In the same manner than Pods, Rahti 1 Services can only be reached from inside the namespace they run, any request from another namespace will be able to resolve the DNS into an IP, but it will never connect. Another feature of services is that they can forward requests from one port to another target port (ex: 80 to 8080). This is useful in Rahti 1 as Pods cannot listen on privileged ports (<1024).

Services are used to both internal and external connections. For example, if we have one or more MongoDB database replicas of the same pod running in the fenic namespace, and they export port 27017. We can create a service called mongo associated with the pods under the same name. Then we can launch nginx Pods that run a Python application which will use the URL to connect to the database. When connections to the service are attempted, one of the mongo pods will be selected to serve the data request.

nginx and Mongo

Routes

Routes are the OpenShift equivalent of Ingress in vanilla Kubernetes, they expose a single port of a single Service object to traffic from outside the namespace and the Internet, via HTTP/HTTPS only. If the route is configured to provide no encrypted HTTP traffic, the pods associated should talk in HTTP non encrypted traffic. If the route is configured to provide TLS/HTTPS secure traffic, several options are available regarding the Route encryption:

  • Edge, this is the default and the simplest to configure. The Route provides the certificate, which is stored in the Route object itself. The traffic is decrypted and the Pod is contacted using plain text un-encrypted HTTPD traffic.
  • Passthrough is when the encryption is delegated to the pod, which must listen for TLS/HTTPS traffic and provide the certificate the client will receive.
  • Re-encrypt, this is a mixture of two previous options, the Route will provide a certificate, but it will connect to the Pod using TLS/HTTPS and expect a valid certificate for the domain name of the service. The client will still get the certificate stored by the Route. This is for example used when the internal network between nodes in the cluster is not considered secure enough and we still want the Route to control the certificates that the client will get. Also in some rare applications is not possible to disable TLS in the Pods.

Route Options

A Route can also be configured to provide a HTTP/302 redirection from port 80 to 443. It is also possible to serve the same content in both ports, or to not serve anything at all in the un secure 80 port.

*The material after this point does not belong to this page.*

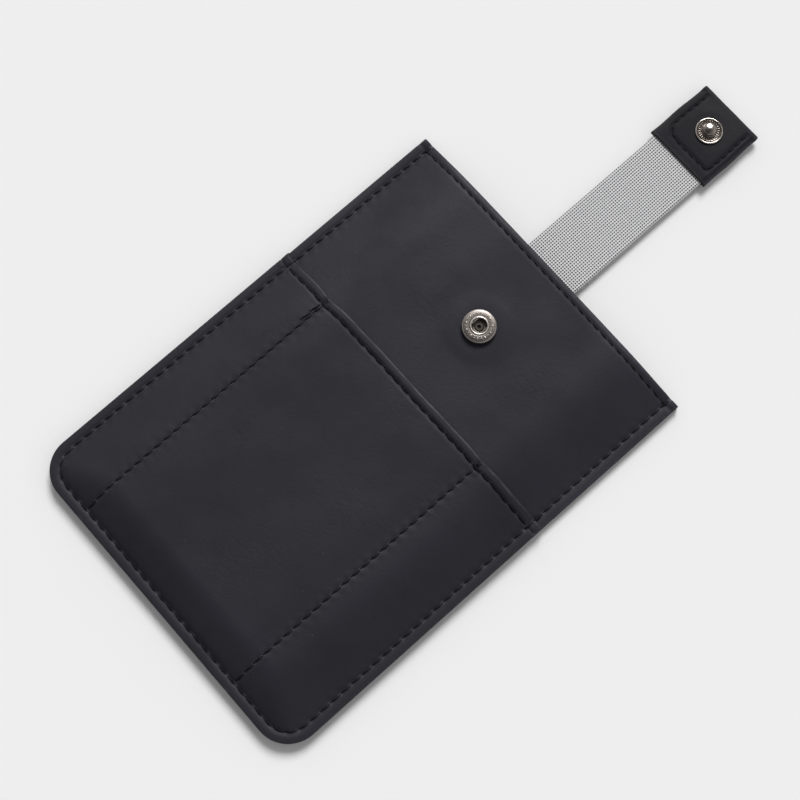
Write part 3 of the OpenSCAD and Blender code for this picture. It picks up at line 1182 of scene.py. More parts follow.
    def pocket(self, x: Array, y: Array) -> Array:
        """Outer height of the pocket, without its cut edges."""
        full = self.face - self.border_top
        swell = self.swell(x, y)
        base = self.border_top + full * swell
        base = base + self.crown * swell * (1 - (x / self.half_width) ** 2)
        base = base + swell * 0.10 * ripple(x, y, 46.0, 5)
        q = self.divider_gap(x)
        slack = swell * 0.8 * (1 - bump_at(q, 6.0))
        slack = slack + swell * 0.05 * ripple(x, y, 15.0, 13)
        seam = -0.26 * bump_at(q, 0.7) * ease(swell * 6)
        wave = np.cos(TURN * y / self.divider_pitch)
        seam = seam + 0.06 * wave * bump_at(q - 1.1, 1.1) * ease(swell * 6)
        e = self.pocket_top - y
        hem = 0.55 * np.cbrt(np.clip(1 - ((e - 1.5) / 1.75) ** 6, 0.0, 1.0))
        wobble = 0.16 * ripple(x, y * 0, 13.0, 21)
        hem = hem * (1 + wobble)
        groove = -0.5 * bump_at(e - self.hem_width + 0.1, 0.7)
        gather = 0.09 * np.cos(TURN * x / self.pitch) * bump_at(e - 4.6, 1.1)
        tack = -0.35 * bump_at(q, 1.0) * bump_at(e - 1.5, 1.8)
        trim = (hem + groove + gather + tack) * (0.35 + 0.65 * ease(swell * 4))
        return base + self.pocket_t + slack + seam + trim + self.border(x, y)

    def hem_sag(self, x: Array) -> Array:
        """How far the pocket's hem hangs below its straight line."""
        lean = 0.55 - 0.011 * x
        left = 0.75 * bump_at(x - self.divider_left, 5.0)
        right = 0.25 * bump_at(x - self.divider_right, 4.0)
        return lean + left + right + 0.16 * ripple(x, x * 0, 21.0, 31)

    def hem_pull(self, x: Array, y: Array) -> Array:
        """How far the sagging hem pulls the pocket down at a point."""
        fade = ease((self.sag_reach - self.pocket_top + y) / self.sag_reach)
        return self.hem_sag(x) * fade * ease((self.edge(x, y) + 2.0) / 4)

    def hung(self, x: Array, y: Array) -> Array:
        """Outer height of the pocket as it hangs."""
        return self.pocket(x, y + self.hem_pull(x, y))

    def outer(self, x: Array, y: Array) -> Array:
        """Height of whichever leather is on top."""
        on_pocket = y + self.hem_pull(x, y) < self.pocket_top
        return np.where(on_pocket, self.hung(x, y), self.front(x, y))

    def normal(self, surface: Surface, x: float, y: float) -> Array:
        """Upward direction of a surface.

        Args:
            surface: Height function.
            x: Place across.
            y: Place along.

        Returns:
            A unit vector.
        """
        step = 0.4
        across = (surface(np.array(x + step), np.array(y))
                  - surface(np.array(x - step), np.array(y))) / (2 * step)
        along = (surface(np.array(x), np.array(y + step))
                 - surface(np.array(x), np.array(y - step))) / (2 * step)
        up = np.array([-float(across), -float(along), 1.0])
        return up / np.linalg.norm(up)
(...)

An important limitation for Rahti 1 is that only the HTTP/80 and HTTPS/443 ports are exposed for incoming traffic, and they only can serve HTTPD protocol requests. Internally to a namespace, any port and protocol is supported, this means we can connect an application to a database with no issues, but we will never be able to expose that database to outside traffic. This is due to the fact that the same incoming virtual IP is shared with all the incoming traffic in Rahti's HAProxy load balancers. Name-based virtual hosts are used to redirect the traffic to the correct Route. Other protocols that are not HTTPD, do not have this feature and will need a dedicated IP/port pair to work.

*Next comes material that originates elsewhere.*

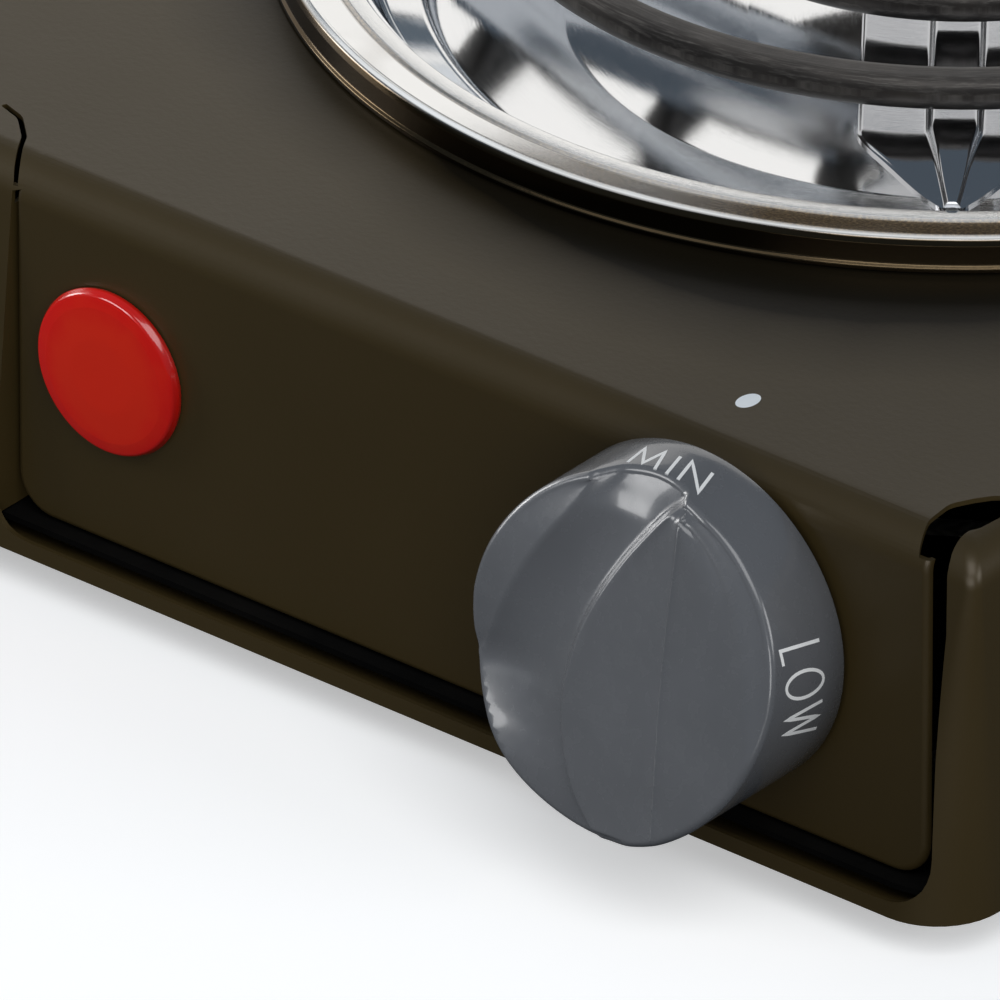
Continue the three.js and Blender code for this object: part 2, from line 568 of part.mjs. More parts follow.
// leaf-shaped grip: a curved left edge from tip to foot, the right edge along the barrel
const gripLeft = [
  [0.9, -25.2], [-1.2, -23.6], [-4.1, -20.3], [-6.4, -15.6], [-7.5, -11], [-8.2, -6.6], [-7.9, -2.3], [-6.9, 3],
  [-4.8, 8.6], [-1.5, 14.9], [2, 20.2], [4.2, 23.2], [6.2, 24.8],
];
const gripOutline = [...gripLeft, ...arc(0, 0, KNOB_R - 1.6, 74, -86, 18)].reverse();
const gripBar = toSolid(plate(gripOutline, KNOB_REACH - 12).rotateX(Math.PI / 2)
  .translate(KNOB_X, FRONT_Y - 12, KNOB_Z));
knob = knob.add(behindFace(gripBar.subtract(behindFace(gripBar, KNOB_FACE - 1)), KNOB_FACE + KNOB_GRIP_RISE));
knob = knob.subtract(toSolid(dBar(SPINDLE_R + GAP, SPINDLE_R - 1 + GAP, spindleFront - 0.6, knobRear + 1)));
addPart('knob', knob, greyPlastic);

const clipOutline = [
  ...arc(0, 0, 8.1, 120, 420, 20), ...arc(0, 0, 7.3, 420, 120, 20),
];
addPart(
  'knob_clip', plate(clipOutline, 3.4).rotateX(Math.PI / 2).translate(KNOB_X, knobRear - 6, KNOB_Z), steel);

// ---------- pilot lamp ----------
const lensProfile = [
  [0, 3.2], [6, 3.0], [10.4, 2.4], [12.8, 1.5], [LAMP_R, 0.3], [10.2, 0.3], [10.2, -6], [8.8, -6],
  [8.8, 0.6], [6, 1.4], [0, 1.6],
];
addPart('pilot_lens', turnedForward(lensProfile, LAMP_X, FRONT_Y, LAMP_Z, 20), redLens);
const lampHolderProfile = [
  [0, -24], [7, -24], [7, -7.5], [8.3, -7.5], [8.3, -3], [6.6, -3], [6.6, -9], [5, -9], [5, -22], [0, -22],
];
addPart('lamp_holder', turnedForward(lampHolderProfile, LAMP_X, FRONT_Y, LAMP_Z, 16), bakelite);
addPart('lamp_bulb', turnedForward(
  [[0, -21.4], [3, -21.4], [3, -5], [2, -3.4], [0, -2.8]], LAMP_X, FRONT_Y, LAMP_Z, 12), glass);
addPart('lamp_clip', turnedForward(
  [[10.5, -2.4], [13, -2.4], [13, -1.4], [10.5, -1.4]], LAMP_X, FRONT_Y, LAMP_Z, 24), steel);

// ---------- mains entry and internal leads ----------
addPart('cord_bushing', turned([
  [3.8, -4.6], [8, -4.6], [8, -1.4], [5.9, -1.4], [5.9, 0.3], [8.6, 0.3], [8.2, 3.4], [3.8, 3.4],
], 20).rotateX(-Math.PI / 2).translate(BUSH_X, REAR_Y, BUSH_Z), rubber);
let connector = toSolid(box(44, 80, 76, 92, PLATE_Z + 1.3, PLATE_Z + 13));
for (let k = 0; k < 3; k += 1) {
  connector = connector.subtract(toSolid(bar(2, 50 + k * 12, PLATE_Z + 7, 70, 98, 12)));
}
addPart('mains_connector', connector, ceramic);
addPart('earth_screw', turned([
  [0, PLATE_Z - 1.8], [3.2, PLATE_Z - 1.8], [3.4, PLATE_Z - GAP], [1.7, PLATE_Z - GAP],
  [1.7, PLATE_Z + 4], [0, PLATE_Z + 4.2],
], 16).translate(EARTH_SPOT[0], EARTH_SPOT[1], 0), brass);

function lead(name, points, material) {
  const curve = new THREE.CatmullRomCurve3(points.map((p) => new THREE.Vector3(...p)));
  const section = new THREE.Shape(arc(0, 0, 1.3, 0, 300, 5).map(([x, y]) => new THREE.Vector2(x, y)));
  const geometry = new THREE.ExtrudeGeometry(section, { steps: 16, bevelEnabled: false, extrudePath: curve });
  addPart(name, geometry, material);
}
const tabEnd = thermostatFront + 34;
const low = FOOT_DROP + 2.9 + 7;
const screwOne = terminalPoint(115, -LEG_OFFSET, DECK_Z - 21.5);
const screwTwo = terminalPoint(115, LEG_OFFSET, DECK_Z - 21.5);
lead('lead_thermostat_to_coil', [
  [KNOB_X - 8, tabEnd, KNOB_Z], [KNOB_X - 9, tabEnd + 9, KNOB_Z - 4], [44, -70, 33], [0, -20, 31], [-40, 50, 31],
  [screwTwo.x + 4, screwTwo.y - 4, screwTwo.z - 10], [screwTwo.x, screwTwo.y, screwTwo.z]], sleeve);
lead('lead_coil_to_mains', [
  [screwOne.x, screwOne.y, screwOne.z], [screwOne.x + 4, screwOne.y + 1, screwOne.z - 10], [-30, 96, 24],
  [20, 104, low], [48, 104, low - 1], [50, 94, PLATE_Z + 7]], sleeve);
lead('lead_mains_to_thermostat', [
  [KNOB_X + 8, tabEnd, KNOB_Z], [KNOB_X + 9, tabEnd + 9, KNOB_Z - 4], [98, -70, 32], [98, 0, 26],
  [70, 40, low + 4],
  [62, 66, PLATE_Z + 8], [62, 74, PLATE_Z + 7]], sleeve);
lead('lead_lamp_live', [
  [LAMP_X + 4, FRONT_Y + 25, LAMP_Z], [LAMP_X + 4, FRONT_Y + 34, LAMP_Z - 3], [-28, -92, 28], [0, -84, 24],
  [40, -88, 26], [58, -98, KNOB_Z - 12], [60, -104, KNOB_Z - 6]], sleeve);
lead('lead_lamp_neutral', [
  [LAMP_X - 4, FRONT_Y + 25, LAMP_Z], [LAMP_X - 5, FRONT_Y + 34, LAMP_Z - 4], [-50, -50, 17], [-10, 20, 16],
  [36, 56, low], [50, 66, PLATE_Z + 7], [50, 74, PLATE_Z + 7]], sleeve);
lead('lead_earth', [
  [74, 74, PLATE_Z + 7], [75, 66, PLATE_Z + 7.5], [84, 56, PLATE_Z + 8], [91, 46, PLATE_Z + 7.5],
  [EARTH_SPOT[0], EARTH_SPOT[1] + 1, PLATE_Z + 6]], earthSleeve);

export default model;
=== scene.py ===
import math

import bmesh
import bpy
from mathutils import Matrix, Vector


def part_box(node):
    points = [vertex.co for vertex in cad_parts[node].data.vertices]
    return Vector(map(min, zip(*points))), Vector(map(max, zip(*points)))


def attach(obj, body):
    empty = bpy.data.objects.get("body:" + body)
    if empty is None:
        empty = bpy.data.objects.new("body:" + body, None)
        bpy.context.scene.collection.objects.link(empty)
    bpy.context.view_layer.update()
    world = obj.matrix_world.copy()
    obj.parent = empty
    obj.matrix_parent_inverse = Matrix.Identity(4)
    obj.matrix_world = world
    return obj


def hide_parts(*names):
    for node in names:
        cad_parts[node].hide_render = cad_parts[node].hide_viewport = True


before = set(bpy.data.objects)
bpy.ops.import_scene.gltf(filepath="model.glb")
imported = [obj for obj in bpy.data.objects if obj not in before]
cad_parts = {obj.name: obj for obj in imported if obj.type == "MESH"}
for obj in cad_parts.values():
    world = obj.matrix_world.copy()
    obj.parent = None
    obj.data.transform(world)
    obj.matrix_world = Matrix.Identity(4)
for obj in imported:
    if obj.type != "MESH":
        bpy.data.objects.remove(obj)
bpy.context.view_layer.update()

MM = 0.001

# ---------- where the frame is: shapes are in mm from the ring's centre at deck level ----------
ring_low, ring_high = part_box("trim_ring")
housing_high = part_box("housing")[1]
CENTRE = Vector(((ring_low.x + ring_high.x) / 2, (ring_low.y + ring_high.y) / 2, housing_high.z))
TO_FRAME = Matrix.Translation(CENTRE) @ Matrix.Scale(MM, 4)


def local(point):
    """A point of the frame, in mm from the ring's centre at deck level."""
    return (Vector(point) - CENTRE) / MM


def middle_of(node):
    """The middle of a CAD node's box."""
    low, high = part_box(node)
    return local((low + high) / 2)


HALF_WIDTH = local(housing_high).x
REAR_Y = local(housing_high).y
KNOB_X, _, KNOB_Z = middle_of("knob")
LAMP_X, _, LAMP_Z = middle_of("pilot_lens")
BUSH = middle_of("cord_bushing")
PLATE_Z = local(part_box("base_plate")[0]).z
TABLE_Z = local((0, 0, 0)).z
SCREW_SPOTS = [middle_of(f"base_screw_{number}").xy for number in range(1, 5)]

# ---------- driving dimensions of the housing, in mm ----------
BODY_HEIGHT = 62.3
FRONT_Y = -145.0
FRONT_FLARE = 5.3
SHEET = 0.8
FLANGE = 7.8
LIP = 2.6
BEND_R = 6.0
CORNER_TOP_R = 2.2
CORNER_RIM_R = 11.5
DECK_HOLE_R = 97.0
FLAP_LEFT = -62.8
FLAP_RIGHT = 111.0
FLAP_FOOT = -58.0
FLAP_CORNER_R = 6.5
CURL_R = 1.2
WINDOW_FOOT = -59.8
WINDOW_GAP_LEFT = 0.7
RELIEF_DEPTH = 3.8
TERMINAL_ANGLE = math.radians(128)


# ---------- mesh helpers ----------
def new_object(name, mesh):
    """An object in the scene that shows a mesh, light or camera."""
    obj = bpy.data.objects.new(name, mesh)
    bpy.context.scene.collection.objects.link(obj)
    return obj


def mesh_from(name, points, faces):
    """An object from points and faces, its faces turned outwards."""
    mesh = bpy.data.meshes.new(name)
    mesh.from_pydata([tuple(p) for p in points], [], faces)
    work = bmesh.new()
    work.from_mesh(mesh)
    bmesh.ops.remove_doubles(work, verts=work.verts, dist=1e-5)
    bmesh.ops.recalc_face_normals(work, faces=work.faces)
    work.to_mesh(mesh)
    work.free()
    return new_object(name, mesh)


def add_row(points, row):
    """Adds a row to the points and gives back the numbers it has there."""
    start = len(points)
    points.extend(row)
    return list(range(start, len(points)))


def band(a, b):
    """Quads between two rows of point numbers."""
    return [(a[k], a[k + 1], b[k + 1], b[k]) for k in range(len(a) - 1)]


def tube(rows):
    """Quads between rows that each close on themselves."""
    return [quad for a, b in zip(rows, rows[1:]) for quad in band(a + a[:1], b + b[:1])]


def loft(name, rings, closed=False):
    """Quads between rings of equal length; closed joins the last ring to the first."""
    points = []
    rows = [add_row(points, ring) for ring in rings]
    ends = [] if closed else [tuple(rows[0]), tuple(rows[-1])]
    return mesh_from(name, points, tube(rows + rows[:1] if closed else rows) + ends)


def fillet(points, radius, steps=4, closed=True):
    """The same polyline with its corners rounded; a third value on a point is its own radius."""
    out = []
    count = len(points)
    for i, p in enumerate(points):
        if not closed and i in (0, count - 1):
            out.append((p[0], p[1]))
            continue
        here = Vector(p[:2])
        back = Vector(points[i - 1][:2]) - here
        ahead = Vector(points[(i + 1) % count][:2]) - here
        r = p[2] if len(p) > 2 else radius
        angle = back.angle(ahead)
        if r <= 0 or angle > math.pi - 0.02:
            out.append((here.x, here.y))
            continue
        reach = min(r / math.tan(angle / 2), 0.48 * back.length, 0.48 * ahead.length)
        back.normalize()
        ahead.normalize()
        for k in range(steps + 1):
            s = k / steps
            q = here + back * reach * (1 - s) ** 2 + ahead * reach * s ** 2
            out.append((q.x, q.y))
    return out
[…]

Rahti 1 provides a range of pre-created domain names, XXXX.rahtiapp.fi where XXXX can be any combination of letters, numbers and dashes. These pre-created domain names also come with a valid TLS certificate.

$ dig hola.rahtiapp.fi CNAME | grep 'ANSWER SECTION' -A 1
;; ANSWER SECTION:
hola.rahtiapp.fi.   113 IN  CNAME   rahtiapp.fi.

$ dig moi.rahtiapp.fi CNAME | grep 'ANSWER SECTION' -A 1
;; ANSWER SECTION:
moi.rahtiapp.fi.    96  IN  CNAME   rahtiapp.fi.

$ dig rahtiapp.fi A |  grep 'ANSWER SECTION' -A 1
;; ANSWER SECTION:
rahtiapp.fi.        328 IN  A   193.167.189.101

Every single pre-created domain name is configured as a CNAME that points to rahtiapp..fi, which itself points to one of the HAProxy load balancers.

Any other domain name is possible, but the DNS and the certificates must be managed by the customer.

  • For the DNS, a CNAME pointing to rahtiapp.fi or in cases that this is not possible, directly the A record containing the IP of rahtiapp.fi has to be configured. The way this needs to be configured depends on the register of the DNS record.

  • Any certificate provider can be used, like for example use the free certificates provided by the Let's Encrypt controller.

Another aspect of routes is the IP white listing feature, ie: only allowing a range of IPs to access the route. This is controlled by creating an annotation in the Route object with the key haproxy.router.openshift.io/ip_whitelist, and by setting the value to a space separated list of IPs and or IP ranges.

  • This first example will white list a range of IPs (193.166.[0-255].[1-254]):
oc annotate route <route_name> haproxy.router.openshift.io/ip_whitelist='193.166.0.0/16'
  • This other example will white list only a specific IP:
oc annotate route <route_name> haproxy.router.openshift.io/ip_whitelist='188.184.9.236'
  • And this example will combine both:
oc annotate route <route_name> haproxy.router.openshift.io/ip_whitelist='193.166.0.0/15 193.167.189.25'

Egress IPs

The IP for all outgoing customer traffic is 193.167.189.25. Any pod that runs in Rahti 1 will use by default this IP to reach anything located outside Rahti 1 or a Route. It is possible, for selected namespaces that need it, to configure a dedicated IP. Each request is reviewed individually due to the fact that there is a limited pool of virtual IPs available.

egress IP may change

The egress IP of Rahti 1 might change in the future. For example, if several versions of Rahti 1 are run in parallel each will have a different IP. Or if a major change in the underlining network infrastructure happens.